Такого же рода сокрушительной атаке Нагарджуна подвергает буддистов-тхеравадинов. Он указывает на то, что их «нирвана» до самых основ дуалистична: это противопоставление нирваны сансаре, Единого — Многому, бесконечного — конечному, непроявленного — проявленному, и это приводит не к освобождению, а к тончайшей форме рабства. Мадхьямака Нагарджуны послужила основой для возникновения всех форм буддизма махаяны и ваджраяны, различных форм тантры и — благодаря своему влиянию на Гаудапу и Шанкару — индуизма веданты.

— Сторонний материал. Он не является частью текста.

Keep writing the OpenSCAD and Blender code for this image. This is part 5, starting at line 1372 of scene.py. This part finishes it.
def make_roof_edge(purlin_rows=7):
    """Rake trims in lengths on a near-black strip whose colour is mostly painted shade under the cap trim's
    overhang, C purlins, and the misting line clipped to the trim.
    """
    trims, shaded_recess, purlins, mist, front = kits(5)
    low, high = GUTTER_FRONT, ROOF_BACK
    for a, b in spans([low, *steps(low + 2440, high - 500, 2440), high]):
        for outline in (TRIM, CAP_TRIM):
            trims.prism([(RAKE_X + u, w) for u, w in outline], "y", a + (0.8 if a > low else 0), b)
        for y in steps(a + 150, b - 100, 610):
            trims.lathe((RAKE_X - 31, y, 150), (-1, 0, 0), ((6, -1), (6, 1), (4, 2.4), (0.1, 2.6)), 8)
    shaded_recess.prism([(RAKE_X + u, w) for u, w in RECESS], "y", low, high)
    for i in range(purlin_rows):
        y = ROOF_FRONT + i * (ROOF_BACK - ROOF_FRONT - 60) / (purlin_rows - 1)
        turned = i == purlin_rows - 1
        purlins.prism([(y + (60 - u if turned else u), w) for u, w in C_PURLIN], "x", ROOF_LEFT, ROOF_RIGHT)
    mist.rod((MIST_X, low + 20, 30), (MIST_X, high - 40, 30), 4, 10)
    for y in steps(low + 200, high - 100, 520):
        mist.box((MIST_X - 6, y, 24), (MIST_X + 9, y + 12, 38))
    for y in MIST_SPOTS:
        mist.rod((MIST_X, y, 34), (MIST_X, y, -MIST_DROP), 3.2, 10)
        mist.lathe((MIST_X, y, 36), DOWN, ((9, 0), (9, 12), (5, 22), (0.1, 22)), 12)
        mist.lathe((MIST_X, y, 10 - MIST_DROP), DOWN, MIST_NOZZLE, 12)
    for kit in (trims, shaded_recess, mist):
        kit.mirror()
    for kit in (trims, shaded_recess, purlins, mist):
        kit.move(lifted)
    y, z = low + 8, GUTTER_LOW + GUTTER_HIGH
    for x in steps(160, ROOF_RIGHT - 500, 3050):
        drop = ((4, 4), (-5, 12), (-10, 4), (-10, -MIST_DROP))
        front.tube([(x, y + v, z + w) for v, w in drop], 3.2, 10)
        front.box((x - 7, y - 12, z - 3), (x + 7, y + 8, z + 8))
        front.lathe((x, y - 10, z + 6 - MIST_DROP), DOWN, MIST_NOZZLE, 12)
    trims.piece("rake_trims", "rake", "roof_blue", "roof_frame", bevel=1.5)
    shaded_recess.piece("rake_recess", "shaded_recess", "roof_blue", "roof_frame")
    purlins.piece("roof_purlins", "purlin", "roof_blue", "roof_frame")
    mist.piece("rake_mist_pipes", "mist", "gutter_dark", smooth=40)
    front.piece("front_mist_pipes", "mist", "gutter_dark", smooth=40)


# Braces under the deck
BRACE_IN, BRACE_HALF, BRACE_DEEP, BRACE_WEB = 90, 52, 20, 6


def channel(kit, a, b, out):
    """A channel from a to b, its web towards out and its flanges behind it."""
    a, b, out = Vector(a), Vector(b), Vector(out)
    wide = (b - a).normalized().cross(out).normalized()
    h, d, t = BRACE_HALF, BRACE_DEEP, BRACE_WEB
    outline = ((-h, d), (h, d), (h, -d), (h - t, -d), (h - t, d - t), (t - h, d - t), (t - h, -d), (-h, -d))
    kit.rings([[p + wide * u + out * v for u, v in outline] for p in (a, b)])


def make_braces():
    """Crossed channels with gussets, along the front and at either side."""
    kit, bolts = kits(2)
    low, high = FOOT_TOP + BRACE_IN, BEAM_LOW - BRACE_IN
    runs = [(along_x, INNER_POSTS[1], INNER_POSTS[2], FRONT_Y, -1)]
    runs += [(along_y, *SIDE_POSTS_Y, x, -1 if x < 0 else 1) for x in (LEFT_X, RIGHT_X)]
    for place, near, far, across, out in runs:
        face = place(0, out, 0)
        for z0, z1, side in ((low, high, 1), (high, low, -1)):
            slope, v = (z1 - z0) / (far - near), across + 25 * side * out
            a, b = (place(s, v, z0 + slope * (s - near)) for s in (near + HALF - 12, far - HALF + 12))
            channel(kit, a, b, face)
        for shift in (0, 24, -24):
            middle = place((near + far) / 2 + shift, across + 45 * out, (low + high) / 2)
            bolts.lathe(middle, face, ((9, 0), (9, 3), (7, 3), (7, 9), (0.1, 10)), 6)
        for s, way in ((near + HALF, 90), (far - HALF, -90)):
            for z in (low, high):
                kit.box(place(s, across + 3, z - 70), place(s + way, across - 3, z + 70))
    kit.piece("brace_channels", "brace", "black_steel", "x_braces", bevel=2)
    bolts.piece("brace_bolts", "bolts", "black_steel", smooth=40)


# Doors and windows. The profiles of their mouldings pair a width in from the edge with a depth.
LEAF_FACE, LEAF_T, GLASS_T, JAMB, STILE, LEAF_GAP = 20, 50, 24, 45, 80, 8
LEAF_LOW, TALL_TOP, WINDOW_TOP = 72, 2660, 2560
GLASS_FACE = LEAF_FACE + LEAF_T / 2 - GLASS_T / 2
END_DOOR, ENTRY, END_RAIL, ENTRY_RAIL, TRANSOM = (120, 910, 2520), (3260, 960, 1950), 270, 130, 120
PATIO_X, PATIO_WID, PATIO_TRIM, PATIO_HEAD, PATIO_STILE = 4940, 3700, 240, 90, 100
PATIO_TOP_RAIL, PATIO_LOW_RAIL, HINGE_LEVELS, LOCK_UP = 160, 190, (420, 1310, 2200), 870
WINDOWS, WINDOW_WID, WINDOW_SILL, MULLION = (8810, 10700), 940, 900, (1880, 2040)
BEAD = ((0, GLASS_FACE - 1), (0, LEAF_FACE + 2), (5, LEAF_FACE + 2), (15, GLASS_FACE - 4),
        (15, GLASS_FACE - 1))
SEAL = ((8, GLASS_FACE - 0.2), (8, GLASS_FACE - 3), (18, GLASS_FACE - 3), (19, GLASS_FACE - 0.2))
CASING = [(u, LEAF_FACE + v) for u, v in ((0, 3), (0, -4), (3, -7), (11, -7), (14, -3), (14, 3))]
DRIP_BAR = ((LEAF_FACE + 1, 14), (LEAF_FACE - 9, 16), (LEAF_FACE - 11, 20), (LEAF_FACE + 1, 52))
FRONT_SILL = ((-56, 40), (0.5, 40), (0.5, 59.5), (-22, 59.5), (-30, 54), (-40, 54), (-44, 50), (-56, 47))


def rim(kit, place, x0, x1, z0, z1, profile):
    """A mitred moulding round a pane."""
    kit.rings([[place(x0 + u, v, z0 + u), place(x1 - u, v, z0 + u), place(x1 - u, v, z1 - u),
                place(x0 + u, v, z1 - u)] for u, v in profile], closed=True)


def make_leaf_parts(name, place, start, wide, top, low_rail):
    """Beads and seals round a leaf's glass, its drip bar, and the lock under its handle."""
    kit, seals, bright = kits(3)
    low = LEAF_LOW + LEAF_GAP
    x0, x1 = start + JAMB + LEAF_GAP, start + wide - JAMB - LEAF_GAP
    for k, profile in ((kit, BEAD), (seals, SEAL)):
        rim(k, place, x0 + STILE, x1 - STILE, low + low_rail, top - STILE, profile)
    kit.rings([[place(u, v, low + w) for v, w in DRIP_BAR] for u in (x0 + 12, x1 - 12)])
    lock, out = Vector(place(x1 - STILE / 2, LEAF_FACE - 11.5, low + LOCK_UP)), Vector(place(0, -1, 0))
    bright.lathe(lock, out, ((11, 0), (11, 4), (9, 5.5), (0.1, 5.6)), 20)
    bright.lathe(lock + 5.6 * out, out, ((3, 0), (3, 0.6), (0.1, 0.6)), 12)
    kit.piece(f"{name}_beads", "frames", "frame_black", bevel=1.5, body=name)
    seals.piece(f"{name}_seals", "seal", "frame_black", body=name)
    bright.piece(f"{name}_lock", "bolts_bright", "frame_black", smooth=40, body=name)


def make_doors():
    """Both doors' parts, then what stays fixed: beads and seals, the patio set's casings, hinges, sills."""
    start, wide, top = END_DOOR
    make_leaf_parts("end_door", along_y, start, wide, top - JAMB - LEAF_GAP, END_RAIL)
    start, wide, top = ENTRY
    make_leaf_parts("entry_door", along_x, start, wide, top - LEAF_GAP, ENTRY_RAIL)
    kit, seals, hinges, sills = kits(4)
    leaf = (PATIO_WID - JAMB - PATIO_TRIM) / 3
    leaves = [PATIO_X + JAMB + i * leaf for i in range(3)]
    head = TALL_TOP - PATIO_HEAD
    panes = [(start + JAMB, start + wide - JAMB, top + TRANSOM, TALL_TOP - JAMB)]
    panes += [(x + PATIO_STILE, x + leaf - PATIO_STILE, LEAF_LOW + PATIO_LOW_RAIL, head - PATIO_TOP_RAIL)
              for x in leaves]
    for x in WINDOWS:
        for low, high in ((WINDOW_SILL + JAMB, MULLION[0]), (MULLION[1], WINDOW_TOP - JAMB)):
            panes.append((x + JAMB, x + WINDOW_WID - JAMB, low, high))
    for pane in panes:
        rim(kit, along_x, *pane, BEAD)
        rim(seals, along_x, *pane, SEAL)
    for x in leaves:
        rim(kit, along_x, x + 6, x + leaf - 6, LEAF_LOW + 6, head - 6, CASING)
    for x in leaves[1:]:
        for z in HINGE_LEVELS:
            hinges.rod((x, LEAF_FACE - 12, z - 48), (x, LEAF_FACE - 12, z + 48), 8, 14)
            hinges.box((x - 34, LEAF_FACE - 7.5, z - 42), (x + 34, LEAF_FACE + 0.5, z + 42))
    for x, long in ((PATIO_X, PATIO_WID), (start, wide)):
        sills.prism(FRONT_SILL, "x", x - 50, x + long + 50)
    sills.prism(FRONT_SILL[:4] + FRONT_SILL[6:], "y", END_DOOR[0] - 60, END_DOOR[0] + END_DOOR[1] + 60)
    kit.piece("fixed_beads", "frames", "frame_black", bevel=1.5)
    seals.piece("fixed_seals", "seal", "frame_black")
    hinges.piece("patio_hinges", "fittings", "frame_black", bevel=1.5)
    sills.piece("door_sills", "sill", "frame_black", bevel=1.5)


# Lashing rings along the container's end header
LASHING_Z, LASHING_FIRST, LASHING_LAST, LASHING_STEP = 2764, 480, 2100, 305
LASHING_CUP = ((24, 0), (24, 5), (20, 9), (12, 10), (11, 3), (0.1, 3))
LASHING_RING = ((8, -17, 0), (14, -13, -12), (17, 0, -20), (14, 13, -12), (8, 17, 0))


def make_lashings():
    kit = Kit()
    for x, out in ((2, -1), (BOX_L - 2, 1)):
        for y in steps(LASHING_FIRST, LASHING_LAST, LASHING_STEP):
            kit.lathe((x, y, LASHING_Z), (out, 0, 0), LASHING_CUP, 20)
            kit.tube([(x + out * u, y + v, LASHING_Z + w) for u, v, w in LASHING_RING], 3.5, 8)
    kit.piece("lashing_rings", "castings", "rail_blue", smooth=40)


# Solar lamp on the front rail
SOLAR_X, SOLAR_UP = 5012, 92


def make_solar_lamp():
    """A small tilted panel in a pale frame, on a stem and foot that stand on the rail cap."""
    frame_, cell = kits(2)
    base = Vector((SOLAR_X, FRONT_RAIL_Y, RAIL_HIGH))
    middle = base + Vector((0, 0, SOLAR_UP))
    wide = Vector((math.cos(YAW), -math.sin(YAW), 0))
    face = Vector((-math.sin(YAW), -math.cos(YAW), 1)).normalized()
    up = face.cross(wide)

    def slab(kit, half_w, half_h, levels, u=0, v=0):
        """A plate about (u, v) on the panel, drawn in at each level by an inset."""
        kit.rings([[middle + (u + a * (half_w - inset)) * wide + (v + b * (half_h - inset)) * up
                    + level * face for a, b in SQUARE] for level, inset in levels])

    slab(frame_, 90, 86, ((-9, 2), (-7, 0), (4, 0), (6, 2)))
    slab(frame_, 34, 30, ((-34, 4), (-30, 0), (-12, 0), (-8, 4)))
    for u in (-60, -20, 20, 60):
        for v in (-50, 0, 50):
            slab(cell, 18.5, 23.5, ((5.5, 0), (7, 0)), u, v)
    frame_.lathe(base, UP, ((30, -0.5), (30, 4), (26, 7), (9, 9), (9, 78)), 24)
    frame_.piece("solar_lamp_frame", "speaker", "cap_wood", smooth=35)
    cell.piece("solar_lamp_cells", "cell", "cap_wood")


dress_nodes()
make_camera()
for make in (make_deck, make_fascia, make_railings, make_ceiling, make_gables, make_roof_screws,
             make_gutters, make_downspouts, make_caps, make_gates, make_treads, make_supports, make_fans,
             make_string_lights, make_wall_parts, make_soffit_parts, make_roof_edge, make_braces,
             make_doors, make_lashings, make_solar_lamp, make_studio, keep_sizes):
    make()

Всё это возникло на основе последовательного недуализма Нагарджуны.
Сущность недвойственных традиций (по Плотину и Нагарджуне) состоит в том, что восходящие пути верны, но крайне однобоки. В дополнение к чистому восхождению к Пустоте и Единому существует ещё и совершенное нисхождение Единого во Многое. Не только чистая трансцендентность, но и совершенная имманентность. Весь явленный мир — это совершенное выражение лучезарности пустотной Основы. И восхождение к непроявленному, нерождённому и несотворённому Единому необходимо объединить и интегрировать с нисхождением Единого во Многое.
Следовательно, путь восхождения — это путь Мудрости (который видит, что вся Форма пустотна), а путь нисхождения — это путь Сострадания (которое видит, что Пустота проявляется как Форма, а следовательно, к ней необходимо относиться с любовью и состраданием). Восходящий Эрос Бога следует объединить с нисходящим Агапэ Богини, дабы обрести единство Мудрости и Сострадания, Единого и Многого, восхождения и нисхождения. Этот союз и есть сущность недвойственных традиций (наиболее красочно она изображается в тантре, где мужское и женское, эрос и агапэ, восходящая мудрость и нисходящее сострадание объединяются в сексуальных объятиях: что ж, это было что-то совсем новенькое!).
В дальнейшем это недвойственное направление привело к глубинному переосмыслению «греховной» природы сансары и особенно «греховной» природы денег, еды, секса (и женщин). То, что восходящие пути считали преимущественно факторами, отвлекающими от Духа, теперь воспринималось как основные и величественные проявления Духа. «Сия земля и всё на ней, — пишет Плотин, — становится благословенным бытием».